Writing of Smith's determination to climb the 277 Munros (the Scottish mountains over 3,000 feet above sea level), she says: 'He preferred doing things that involved setting targets, making lists and ticking them off.' Both ideas - the traditionalism and the target-setting - spoke to me, because I have just finished re-reading John Smith's first speech to conference as leader, two years ago.

In truth that speech is not a piece of radical oratory. It does not sing. It has no boastful, soaring vision. At points it is little more than a commendably workmanlike list of Labour aspirations and pledges. It is, not to put too fine a point on it, a traditional Labour leader's conference address. This is not surprising. He was, as Mrs Smith makes clear, a traditional Labour man.

Gordon Brown describes Smith's background as the son of a Scottish village schoolmaster, with all that entails about intellectual austerity, Christian rectitude and an almost instinctive sense of family, community, and social responsibility. Where his sense of mischief and his love of the good things of life came from I cannot guess.

It was, appropriately enough, Labour's last lost leader, Hugh Gaitskell, who first spotted the young Smith, speaking at a dinner at Glasgow University in the early Sixties. Smith's theme was sensible and pragmatic. However noble the party's aims, Labour was nothing if it could not win power: its members must learn self-discipline and not pursue their political quarrels to the point at which electoral disaster loomed.

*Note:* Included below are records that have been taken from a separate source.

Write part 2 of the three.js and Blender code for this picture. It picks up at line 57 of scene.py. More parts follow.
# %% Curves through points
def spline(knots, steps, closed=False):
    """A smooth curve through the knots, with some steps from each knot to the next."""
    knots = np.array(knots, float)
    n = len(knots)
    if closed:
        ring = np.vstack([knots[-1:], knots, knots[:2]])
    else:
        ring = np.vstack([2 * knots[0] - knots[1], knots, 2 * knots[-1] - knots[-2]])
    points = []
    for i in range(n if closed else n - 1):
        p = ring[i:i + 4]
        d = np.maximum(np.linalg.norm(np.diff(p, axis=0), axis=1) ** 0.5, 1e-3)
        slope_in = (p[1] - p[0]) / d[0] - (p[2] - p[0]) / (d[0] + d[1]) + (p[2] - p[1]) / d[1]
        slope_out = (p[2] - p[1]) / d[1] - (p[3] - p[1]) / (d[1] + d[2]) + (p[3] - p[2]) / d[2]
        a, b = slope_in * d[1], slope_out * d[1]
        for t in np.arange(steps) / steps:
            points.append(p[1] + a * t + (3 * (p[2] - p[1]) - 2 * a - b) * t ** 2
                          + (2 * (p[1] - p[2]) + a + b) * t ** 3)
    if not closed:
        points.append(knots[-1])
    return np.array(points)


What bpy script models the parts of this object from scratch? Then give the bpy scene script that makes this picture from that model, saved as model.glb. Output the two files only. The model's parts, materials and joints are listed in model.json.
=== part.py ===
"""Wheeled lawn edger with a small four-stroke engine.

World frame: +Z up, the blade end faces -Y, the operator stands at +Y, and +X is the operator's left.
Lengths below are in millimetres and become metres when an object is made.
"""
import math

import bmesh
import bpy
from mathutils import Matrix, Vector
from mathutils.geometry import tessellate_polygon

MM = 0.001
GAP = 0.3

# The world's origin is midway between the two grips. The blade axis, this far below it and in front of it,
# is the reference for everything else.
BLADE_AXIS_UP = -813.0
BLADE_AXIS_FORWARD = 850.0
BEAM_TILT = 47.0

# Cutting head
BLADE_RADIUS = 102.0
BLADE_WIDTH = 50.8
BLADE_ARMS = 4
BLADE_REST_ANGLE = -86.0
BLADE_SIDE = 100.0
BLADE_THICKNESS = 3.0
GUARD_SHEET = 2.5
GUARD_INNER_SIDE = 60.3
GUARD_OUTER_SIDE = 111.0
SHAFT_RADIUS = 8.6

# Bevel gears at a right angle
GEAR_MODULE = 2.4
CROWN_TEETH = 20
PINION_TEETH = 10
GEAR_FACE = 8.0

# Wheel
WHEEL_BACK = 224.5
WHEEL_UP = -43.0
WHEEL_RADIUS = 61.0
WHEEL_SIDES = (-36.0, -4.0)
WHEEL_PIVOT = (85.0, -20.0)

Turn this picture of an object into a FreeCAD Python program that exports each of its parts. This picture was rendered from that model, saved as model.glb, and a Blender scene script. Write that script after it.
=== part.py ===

There are quotations here, too, from Smith's religious musings, most notably the following: 'The Second Commandment calls on us to love our neighbours as ourselves. It does not expect human fraility to be capable of loving our neighbours more than ourselves: that would be a task of saintly dimensions. But I do not believe that we can truly follow that great Commandment unless we have a concept of concern for our fellow citizens which is reflected in the organisation of society.'

It is perhaps a wordy epitaph, and of modest aspiration. But its fundamental decency reverberates, as it does in so much that John Smith wrote and said. That is why he meant so much to millions who never knew him. Elizabeth concludes: 'John died at the height of his political powers and in a job he loved.'

She could have added that he died secure in the affection of his family and of millions of fellow citizens.